Technological developments are creating an increasingly powerful network of networks that can support more democratic forms of participation – from greater access to new sources of information to the greater ability to network with like-minded individuals in ways that can hold other institutions more accountable. However, policy developments are moving in the exact opposite direction with Internet filtering on the rise, and legal moves in a variety of areas, such as around copyright protection that could have a negative impact on the values that have underpinned the worldwide success of the Internet.

I would encourage you to become more informed about these efforts to curb files sharing, such as through the UK’s Digital Economy Bill, and speak to your local elected officials and friends about how to stop these well intended but misguided initiatives.

For further information on the issues raised by these initiatives, see:

French passage of a Three Stikes Law

Passage of the Digital Economy Bill with little debate

Eircom plans in Ireland, saying they will impose a three strikes graduated policy to their broadband customers

One thought on “The Unintended Consequences of National Initiatives to Stop Illegal File Sharing

  1. I was staggered that only one political party objected to the Digital Economy Bill; (and even then, it was just ‘in it’s current form’, not objection in principle).
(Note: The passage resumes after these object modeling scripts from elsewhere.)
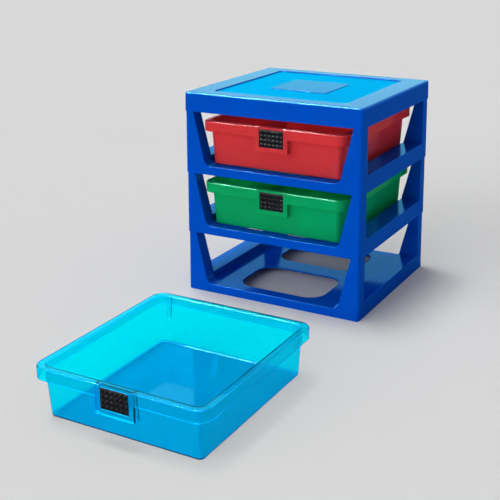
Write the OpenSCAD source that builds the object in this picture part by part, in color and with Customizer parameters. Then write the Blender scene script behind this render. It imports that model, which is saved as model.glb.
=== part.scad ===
// Drawer rack of three stacked tiers under a lid, with three see-through drawers.
// The top and middle drawers sit in their bays. The bottom drawer stands on the floor in front.
// Pieces are drawn with the rack's foot centred on x = 0, y = 0, and the whole set is then
// moved so that the origin is the bottom centre of its bounding box. Front is -Y, up is +Z.

/* [Rack] */
// Width of the rack at its feet
rack_w = 352; // [310:1:400]
// Depth of the rack at its feet
rack_d = 323; // [323:1:350]
// Height of one tier, from its foot to the foot of the piece above
tier_h = 115; // [110:1:140]
// Height of the lid
lid_h = 35; // [28:1:50]
// Plan radius of the rack's upright corners
rack_corner = 6; // [6:0.5:12]
// Wall thickness of the tiers and the lid
rack_wall = 3; // [2.6:0.1:4]
// Inward lean of a tier's outer walls over its whole height
tier_lean = 1.6; // [0.6:0.1:2]
// Height of the plug on top of each leg
plug_h = 8; // [4:0.5:12]
// Clearance round a plug inside the piece above it
plug_gap = 0.5; // [0.3:0.1:1]

/* [Tier openings] */
// Height of the band under the front and back windows, up to the tier's floor
front_band = 16; // [13:0.5:20]
// Height of the band under the side windows, up to the ledge
side_band = 30; // [26:0.5:36]
// Width of a leg at its top, seen from the front
leg_top_w = 17.5; // [15:0.5:24]
// Width of a leg at the tier's floor, seen from the front
leg_foot_w = 41.5; // [34:0.5:48]
// Depth of a leg, seen from the side
leg_d = 27; // [22:1:34]
// Radius of the lower corners of the front and back windows
window_corner = 14; // [8:1:15]
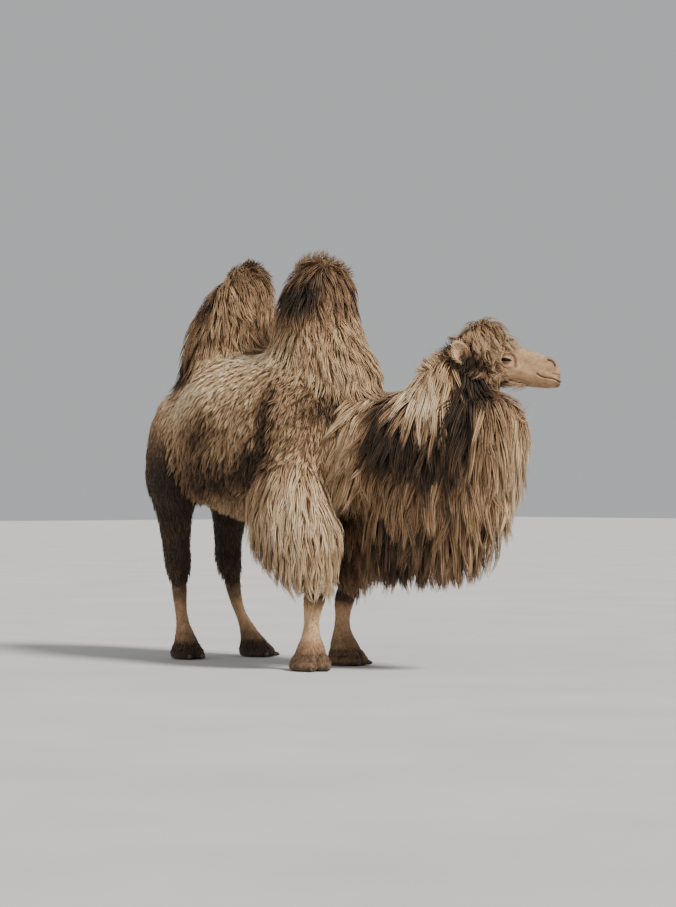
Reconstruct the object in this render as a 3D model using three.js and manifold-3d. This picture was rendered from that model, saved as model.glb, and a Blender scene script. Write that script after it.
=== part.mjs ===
// A Bactrian camel in its full winter coat, standing square with its head turned to its left.
// Life size, in millimetres: +X is forward, +Y is the animal's left, +Z is up, the soles are at Z = 0.
// Every solid is the outer shape of the coat, out to the tips of the hair.

import * as THREE from "three";
import { mergeVertices } from "three/addons/utils/BufferGeometryUtils.js";
import Module from "manifold-3d";

const wasm = await Module();
wasm.setup();

// ---------------------------------------------------------------- driving sizes

const GAP = 0.5;
const STEEPEST = 0.35; // the sharpest edge that the gap is measured round
const LOOK = 0.02; // how far along the neck its direction is read
const LEFT = 1;
const RIGHT = -1;

// Trunk: outlines along X, each stop is [x, height or half-width].
const TRUNK = {
  rump: -920,
  chest: 710,
  back: [[-920, 1370], [-800, 1480], [-640, 1590], [-400, 1670], [0, 1655], [350, 1650],
    [560, 1560], [710, 1440]],
  belly: [[-920, 1080], [-800, 960], [-620, 870], [-350, 790], [-50, 735], [250, 755],
    [480, 850], [710, 1000]],
  half: [[-920, 190], [-760, 255], [-580, 310], [-400, 385], [-150, 425], [150, 405],
    [400, 350], [710, 240]],
  squareness: 2.3,
  roundRump: 0.16,
  roundChest: 0.14,
  closed: 0.06,
  sag: 0.1,
  steps: 18,
  sides: 24,
};

// Humps: each stop is [z, x, y, half-length, half-width].
const HUMP = {
  squareness: 2.1, roundFoot: 0.14, roundTop: 0.16, lock: 0.02, locks: 5, wave: 90, steps: 10, sides: 16,
};
const HUMP_FRONT = [
  [1340, 380, 0, 330, 240],
  [1480, 385, 0, 335, 260],
  [1665, 305, 0, 290, 235],
  [1850, 275, 5, 240, 200],
  [1950, 290, 8, 235, 175],
  [2060, 295, 10, 185, 130],
  [2150, 290, 10, 110, 80],
];
const HUMP_REAR = [
  [1400, -470, 0, 345, 265],
  [1665, -455, 0, 310, 240],
  [1850, -420, 5, 285, 195],
  [2000, -355, 8, 215, 150],
  [2100, -320, 10, 130, 100],
  [2170, -300, 10, 60, 50],
];

// Neck: each stop is [place along the neck, x, y, z, half-height, half-width].
const NECK_FORM = { squareness: 2.2, roundChest: 0.12, roundHead: 0.1, closed: 0.1, steps: 10, sides: 16 };
const NECK = [
  [0.0, 430, -10, 1170, 290, 270],
  [0.3, 760, 90, 1150, 255, 230],
  [0.55, 960, 210, 1240, 235, 200],
  [0.8, 1050, 305, 1450, 225, 170],
  [1.0, 1100, 350, 1630, 120, 110],
];

// Mane under the throat: stops are [z, rear edge, front edge, half-thickness], measured
// from MANE.foot along MANE.yaw, and the curtain bends to the left with the neck.
const MANE = {
  foot: [480, -40],
  yaw: 25,
  bend: 0.00022,
  squareness: 2.2,
  roundHem: 0.05,
  roundTop: 0.08,
  closed: 0.1,
  lock: 0.03,
  locks: 9,
  wave: 160,
  steps: 12,
  sides: 22,
  stops: [
    [1450, 300, 930, 130],
    [1320, 235, 1030, 190],
    [1160, 190, 1035, 210],
    [960, 140, 1015, 200],
    [810, 135, 960, 180],
    [680, 140, 880, 155],
    [560, 150, 800, 125],
    [480, 165, 660, 95],
    [430, 190, 470, 70],
    [395, 235, 300, 45],
  ],
};

// Head: measured from the middle of the brow, along a muzzle that points yaw degrees to the left
// and pitch degrees down. Each stop is [x, top, bottom, half-width].
const HEAD = {
  brow: [1200, 477, 1571],
  yaw: 50,
  pitch: 17,
  squareness: 2.2,
  closed: 0.12,
  stops: [
    [-285, 60, -110, 90],
    [-210, 160, -150, 130],
    [-145, 180, -150, 140],
    [-85, 168, -140, 130],
    [-45, 118, -125, 112],
    [0, 72, -112, 92],
    [60, 70, -92, 72],
    [125, 73, -76, 58],
    [190, 67, -62, 53],
    [218, 63, -55, 53],
    [243, 52, -50, 50],
    [262, 34, -46, 44],
    [278, 12, -44, 35],
    [289, -10, -40, 22],
  ],
  jaw: [
    [-190, -90, -150, 60],
    [-100, -80, -158, 82],
    [0, -70, -136, 74],
    [110, -60, -114, 52],
    [200, -52, -96, 42],
    [245, -50, -84, 37],
    [275, -48, -71, 29],
    [295, -46, -60, 14],
  ],
};
const HEAD_FORM = { roundBack: 0.14, roundFront: 0.04, steps: 17, sides: 20 };
const JAW_FORM = { roundBack: 0.1, roundFront: 0.06, steps: 8, sides: 12 };
const EYE = { radius: 20, x: -2, side: 76, z: -12, steps: 6, sides: 10 };
const EAR = {
  root: [-190, 88, -70], tip: [-292, 150, -8], half: 40, thick: 15, thin: 0.45,
  leaf: [0.18, 0.8], narrowest: 0.14, steps: 6, sides: 10,
};

const TAIL = {
  root: [-880, 0, 1330], drop: 520, stand: 60, arch: [0.15, 0.5], half: 34, tuft: 62, fullest: 0.95,
  roundTip: 0.14, roundRoot: 0.12, steps: 7, sides: 8,
};

// Legs: paths are stops of [z, x, y]; girths are stops of [z, half-length, half-width].
const FRONT_UPPER_GIRTH = [
  [1280, 150, 110], [1050, 240, 165], [860, 275, 200], [700, 280, 210],
  [560, 215, 170], [480, 160, 130], [395, 95, 80],
];
const HIND_UPPER_GIRTH = [
  [1500, 120, 80], [1410, 168, 112], [1290, 200, 135], [1130, 222, 148], [970, 218, 150],
  [890, 158, 122], [800, 130, 102], [700, 104, 80], [550, 104, 76], [455, 92, 68], [400, 62, 48],
];
const FRONT_LOWER_GIRTH = [
  [470, 66, 62], [400, 64, 62], [340, 62, 58], [290, 48, 47], [230, 43, 42], [170, 54, 52],
  [110, 84, 74], [60, 96, 84],
];
const HIND_LOWER_GIRTH = [
  [480, 62, 52], [400, 56, 46], [320, 46, 40], [225, 41, 36], [160, 52, 46], [110, 72, 62], [60, 88, 76],
];
const LEGS = {
  front_right: {
    girths: [FRONT_UPPER_GIRTH, FRONT_LOWER_GIRTH],
    split: 400,
    path: [[1280, 400, -190], [1050, 330, -225], [860, 348, -240], [700, 400, -240], [560, 470, -235],
      [400, 530, -217], [290, 512, -215], [170, 500, -215], [60, 500, -220]],
    foot: [500, -222, -14, 120, 108],
  },
  front_left: {
    girths: [FRONT_UPPER_GIRTH, FRONT_LOWER_GIRTH],
    split: 430,
    path: [[1280, 360, 190], [1050, 240, 215], [860, 200, 222], [700, 220, 215], [560, 290, 200],
      [430, 335, 185], [360, 300, 180], [260, 283, 178], [170, 275, 180], [60, 310, 180]],
    foot: [322, 182, 12, 116, 100],
  },
  hind_right: {
    girths: [HIND_UPPER_GIRTH, HIND_LOWER_GIRTH],
    split: 405,
    path: [[1500, -620, -130], [1410, -660, -150], [1290, -680, -170], [1130, -690, -182], [970, -698, -190],
      [800, -705, -190], [550, -682, -185],
      [400, -676, -178], [225, -656, -172], [110, -625, -170], [60, -615, -170]],
    foot: [-605, -170, -8, 106, 92],
  },
  hind_left: {
    girths: [HIND_UPPER_GIRTH, HIND_LOWER_GIRTH],
    split: 405,
    path: [[1500, -620, 130], [1410, -660, 150], [1290, -680, 170], [1130, -690, 185], [970, -705, 200],
      [800, -735, 215], [550, -762, 220],
      [430, -728, 220], [280, -676, 222], [160, -600, 232], [60, -535, 240]],
    foot: [-512, 240, 12, 108, 94],
  },
};
const UPPER_LEG = { roundFoot: 0.03, roundTop: 0.12, lock: 0.025, locks: 7, wave: 120, steps: 10, sides: 14 };
const LOWER_LEG = { steps: 8, sides: 12 };
const LEG_SQUARENESS = 2.15;
const SOLE_EDGE = 8;
const INSTEP = 96;

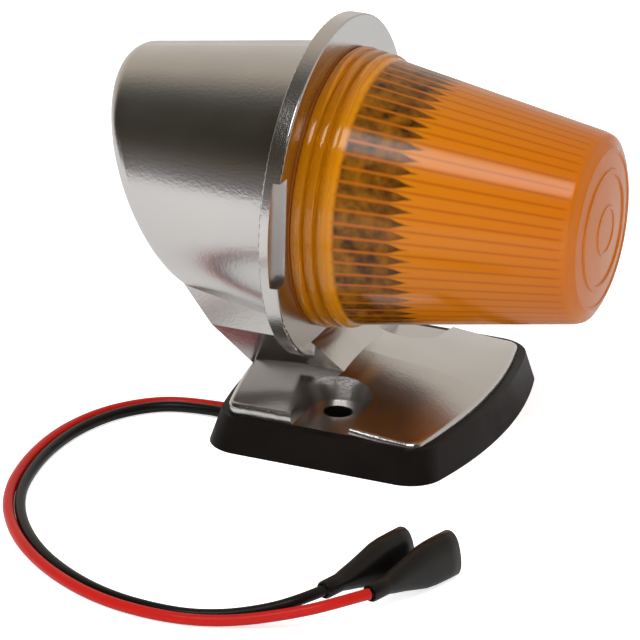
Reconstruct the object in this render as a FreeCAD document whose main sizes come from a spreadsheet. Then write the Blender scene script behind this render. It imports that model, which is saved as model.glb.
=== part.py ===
"""Car side lamp: chrome die-cast housing, amber lens, bayonet bulb holder and two flying leads.

Millimetres. X runs along the lens axis towards the lens end, Y across the lamp, Z up.
The origin lies on the underside of the rubber gasket, midway between the two screw holes.
"""
import FreeCAD, Part
import math
import os
import re

import Sketcher

Vector = FreeCAD.Vector
doc = FreeCAD.newDocument("side_lamp")

# Driving dimensions: alias, value, what it measures.
SIZES = [
    ("axis_height", 47.0, "lens axis above the resting face"),
    ("flange_face", -8.3, "front face of the round flange along X"),
    ("flange_radius", 35.0, "round flange"),
    ("flange_thick", 3.6, "round flange"),
    ("flange_edge", 0.4, "rounding of the flange rim"),
    ("notch_depth", 1.5, "recess in the rim, along X"),
    ("notch_floor", 29.6, "recess in the rim, from the lens axis"),
    ("notch_top", 11.5, "recess in the rim, above the lens axis"),
    ("notch_bottom", 10.3, "recess in the rim, below the lens axis"),
    ("cup_radius", 29.15, "cup where it meets the flange"),
    ("cup_taper", 0.15, "loss of cup radius per millimetre"),
    ("cup_back", 37.9, "slanted back behind the flange face, on the axis"),
    ("cup_lean", 0.45, "backward lean of the cup's back per millimetre of height"),
    ("cup_round", 3.0, "rounding of the cup's back edge"),
    ("cup_wall", 2.8, "die-cast wall"),
    ("cavity_depth", 24.0, "straight part of the cavity"),
    ("lip_radius", 25.5, "mouth that the lens skirt enters"),
    ("lip_depth", 2.4, "lip that the bayonet lugs sit behind"),
    ("channel_radius", 27.0, "channel that the lugs turn in"),
    ("channel_width", 3.0, "channel that the lugs turn in"),
    ("lug_count", 3, "bayonet lugs on the lens"),
    ("lug_angle", 14.0, "length of one lug in degrees"),
    ("lug_gap", 20.0, "length of one entry gap in degrees"),
    ("lens_turn", 25.0, "turn from locked to the entry gap in degrees"),
    ("seal_inner", 27.4, "seal ring"),
    ("seal_width", 1.0, "seal ring"),
    ("seal_depth", 1.0, "groove for the seal ring"),
    ("seal_stand", 0.24, "how far the seal stands out of its groove"),
    ("web_half_top", 14.5, "half width of the web at the flange"),
    ("web_half_foot", 11.4, "half width of the web at the roof of the base"),
    ("web_top", 20.0, "top section of the web below the lens axis"),
    ("web_knee", 28.5, "section where the prow leaves the flange, below the axis"),
    ("web_foot", 38.0, "lowest section of the web below the axis"),
    ("web_back_slope", 0.81, "forward run of the web's back per millimetre down"),
    ("web_back_top", 28.6, "web's back behind the flange face at its top section"),
    ("prow_slope", 0.88, "forward run of the prow per millimetre down"),
    ("prow_keel", 0.7, "how far the keel of the prow stands out"),
    ("duct_radius", 3.5, "wire duct through the web"),
    ("duct_place", 8.0, "wire duct behind the flange face"),
    ("duct_mouth", 6.0, "wide top end of the duct, radius"),
    ("duct_step", 15.0, "bottom of the duct's wide end above the resting face"),
    ("base_half", 29.6, "half width of the base"),
    ("base_front", 24.6, "front of the base on the centre line"),
    ("base_back", 22.9, "back of the base on the centre line"),
    ("front_bow", 112.0, "radius of the bowed front end"),
    ("back_bow", 150.0, "radius of the bowed back end"),
    ("base_corner", 3.0, "corner radius of the base"),
    ("base_roll", 1.15, "rolled upper edge of the base"),
    ("edge_back", 8.0, "height of the roof's long edges at the back"),
    ("edge_heel", 8.6, "height of the roof's long edges behind the web"),
    ("edge_web", 8.5, "height of the roof's long edges at the prow"),
    ("edge_mid", 7.9, "height of the roof's long edges between prow and front"),
    ("edge_front", 7.1, "height of the roof's long edges at the front"),
    ("ridge_back", 8.9, "ridge height past the back end"),
    ("ridge_heel", 12.0, "ridge height behind the web"),
    ("ridge_web", 12.7, "ridge height at the prow"),
    ("ridge_mid", 11.6, "ridge height between prow and front"),
    ("ridge_front", 10.3, "ridge height before it rolls down"),
    ("ridge_nose", 9.1, "ridge height on the nose"),
    ("ridge_tip", 7.8, "ridge height past the front end"),
    ("roof_sag", 0.2, "bow of the roof as a share of its drop"),
    ("hollow_height", 2.6, "hollow under the base"),
    ("hollow_half", 11.0, "half width of the hollow"),
    ("hollow_length", 32.0, "length of the hollow"),
    ("screw_offset", 19.6, "mounting hole from the centre line"),
    ("screw_hole", 3.0, "radius of a mounting hole"),
    ("pocket_radius", 6.0, "screw pocket at its floor"),
    ("pocket_draft", 0.9, "how much wider the pocket is at the top"),
    ("pocket_floor", 1.1, "metal under a screw head"),
    ("gasket_height", 5.8, "rubber gasket"),
    ("gasket_foot", 3.9, "gasket beyond the base at the bottom"),
    ("gasket_brim", 1.9, "gasket beyond the base at the top"),
    ("gasket_lip", 0.8, "lip round the edge of the metal"),
    ("gasket_corner", 7.5, "corner radius of the gasket"),
    ("window_back", 22.0, "opening in the gasket behind the screws"),
    ("window_wide", 19.8, "half width of that opening"),
    ("window_waist", 7.0, "where the opening narrows"),
    ("window_half", 11.0, "half width of the narrow part"),
    ("window_front", 16.0, "front of the opening"),
    ("slot_centre", 16.6, "wire slot from the centre line"),
    ("slot_width", 6.4, "wire slot"),
    ("slot_height", 2.8, "wire slot"),
    ("lens_gap", 0.3, "collar of the lens ahead of the flange"),
    ("collar_radius", 28.5, "first bead of the collar"),
    ("bead_step", 0.35, "loss of radius from bead to bead"),
    ("bead_pitch", 2.5, "one bead and its groove"),
    ("bead_groove", 0.6, "depth of a groove between beads"),
    ("lens_root", 27.0, "lens cone behind the last bead"),
    ("lens_tip", 18.7, "lens cone at its end, before rounding"),
    ("lens_length", 56.2, "lens ahead of the flange face"),
    ("lens_round", 6.4, "rounding of the lens end"),
    ("lens_wall", 2.3, "lens wall in the valleys of the flutes"),
    ("flute_count", 60, "flutes inside the lens"),
    ("flute_height", 0.7, "height of a flute"),
    ("rim_ring_radius", 12.2, "raised ring on the end face"),
    ("rim_ring_height", 0.45, "raised ring on the end face"),
    ("skirt_radius", 25.2, "skirt that enters the housing"),
    ("skirt_wall", 2.2, "skirt"),
    ("skirt_depth", 5.1, "skirt behind the flange face"),
    ("lug_height", 1.5, "lug beyond the skirt"),
    ("lug_width", 2.4, "lug along the axis"),
    ("boss_offset", 20.0, "holder boss from the axis"),
    ("boss_radius", 3.4, "holder boss"),
    ("boss_face", 12.7, "holder boss behind the flange face"),
    ("boss_length", 22.0, "holder boss"),
    ("plate_thick", 1.2, "holder strap"),
    ("plate_disc", 12.0, "round middle of the strap"),
    ("plate_half", 23.4, "half length of the strap"),
    ("plate_height", 9.0, "height of the strap's arms"),
    ("screw_radius", 1.5, "holder screws"),
    ("screw_length", 9.0, "holder screws below the strap"),
    ("head_radius", 2.7, "holder screw heads"),
    ("head_height", 2.0, "holder screw heads"),
    ("washer_thick", 0.8, "spring washers"),
    ("shell_inner", 7.7, "bayonet sleeve"),
    ("shell_wall", 0.9, "bayonet sleeve"),
    ("shell_front", 3.0, "front of the sleeve ahead of the flange face"),
    ("shell_length", 27.0, "bayonet sleeve"),
    ("shell_lip", 0.6, "lip at the back of the sleeve"),
    ("slot_wide", 2.3, "J slot"),
    ("slot_shift", 3.7, "entry of the J slot beside its hook"),
    ("bulb_push", 1.5, "how far the bulb is pushed in"),
    ("end_disc", 1.5, "insulating end disc"),
    ("carrier_thick", 2.0, "sliding carrier"),
    ("carrier_play", 0.08, "carrier in the sleeve"),
    ("plunger_radius", 2.5, "head of the centre contact"),
    ("plunger_head", 1.2, "head of the centre contact"),
    ("stem_radius", 1.3, "stem of the centre contact"),
    ("stem_length", 3.4, "stem of the centre contact"),
    ("contact_gap", 0.1, "between bulb and plunger"),
    ("spring_radius", 3.4, "contact spring, to the middle of its wire"),
    ("spring_wire", 0.35, "radius of the spring wire"),
    ("spring_turns", 4, "turns of the contact spring"),
    ("cap_radius", 7.6, "bulb cap"),
    ("cap_length", 17.5, "bulb cap"),
    ("cap_wall", 0.5, "bulb cap"),
    ("cap_back", 11.5, "back of the cap behind the flange face"),
    ("pin_place", 7.0, "bayonet pins ahead of the cap's back"),
    ("pin_radius", 1.0, "bayonet pins"),
    ("pin_reach", 8.5, "tip of a pin from the axis"),
    ("pip_height", 0.8, "solder contact of the bulb"),
    ("pip_radius", 1.8, "solder contact of the bulb"),
    ("bulb_base", 1.0, "insulator under the cap"),
    ("glass_radius", 9.0, "bulb glass"),
    ("glass_length", 20.0, "bulb glass ahead of the cap"),
    ("glass_wall", 0.7, "bulb glass"),
    ("neck_radius", 7.1, "neck of the glass inside the cap"),
    ("neck_depth", 6.0, "neck of the glass inside the cap"),
    ("stem_glass", 1.8, "glass mount of the filament"),
    ("stem_reach", 4.0, "glass mount ahead of the cap"),
    ("post_radius", 0.3, "filament posts"),
    ("post_reach", 8.0, "filament posts ahead of the glass mount"),
    ("filament_radius", 0.35, "filament coil"),
    ("tab_stand", 1.3, "live tab behind the lip of the bayonet sleeve"),
    ("tab_thick", 0.8, "live tab"),
    ("tab_width", 2.8, "live tab"),
    ("tab_reach", 7.8, "live tab below the axis"),
    ("rivet_radius", 1.2, "live rivet"),
    ("rivet_head", 2.0, "live rivet"),
    ("rivet_cap", 0.8, "live rivet heads"),
    ("crimp_width", 3.8, "push-on receptacle"),
    ("crimp_thick", 2.0, "push-on receptacle"),
    ("crimp_top", 2.6, "top of the receptacle below the axis"),
    ("crimp_length", 6.2, "push-on receptacle"),
    ("barrel_radius", 1.6, "crimp barrels"),
    ("barrel_length", 3.2, "crimp barrels"),
    ("wire_radius", 1.1, "PVC leads"),
    ("ring_radius", 3.2, "ring terminal"),
    ("ring_thick", 0.8, "ring terminal"),
    ("ring_drop", 5.4, "barrel of the ring terminal below the axis"),
    ("sleeve_length", 24.5, "terminal sleeves"),
    ("neck_outer", 1.75, "round neck of a sleeve"),
    ("neck_length", 5.0, "round neck of a sleeve"),
    ("sleeve_wide", 9.0, "flat end of a sleeve"),
    ("sleeve_thick", 4.8, "flat end of a sleeve"),
    ("sleeve_flat", 8.5, "length of the flat end"),
    ("sleeve_wall", 0.7, "terminal sleeves"),
    ("sleeve_lift", 4.6, "sleeve's centre line above the floor"),
    ("sleeve_roll", 78.0, "turn of a sleeve that lies on its narrow side"),
    ("blade_width", 7.0, "female blade terminal"),
    ("blade_thick", 2.4, "female blade terminal"),
    ("blade_length", 7.5, "female blade terminal"),
    ("blade_inset", 1.0, "terminal behind the sleeve's mouth"),
]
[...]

    It was a rushed, ill-thought out piece of legislation.

    On the plus side, it might lead to a larger amount of users encrypting the majority of their traffic, making identification by use much harder.

    ISPs should be like a utility company – usage based, nothing more.

    BT doesn’t monitor my phone calls.
    Thames Water don’t tell me how much water to use when washing up.
    Southern Electric don’t tell me what devices I should or shouldn’t have on.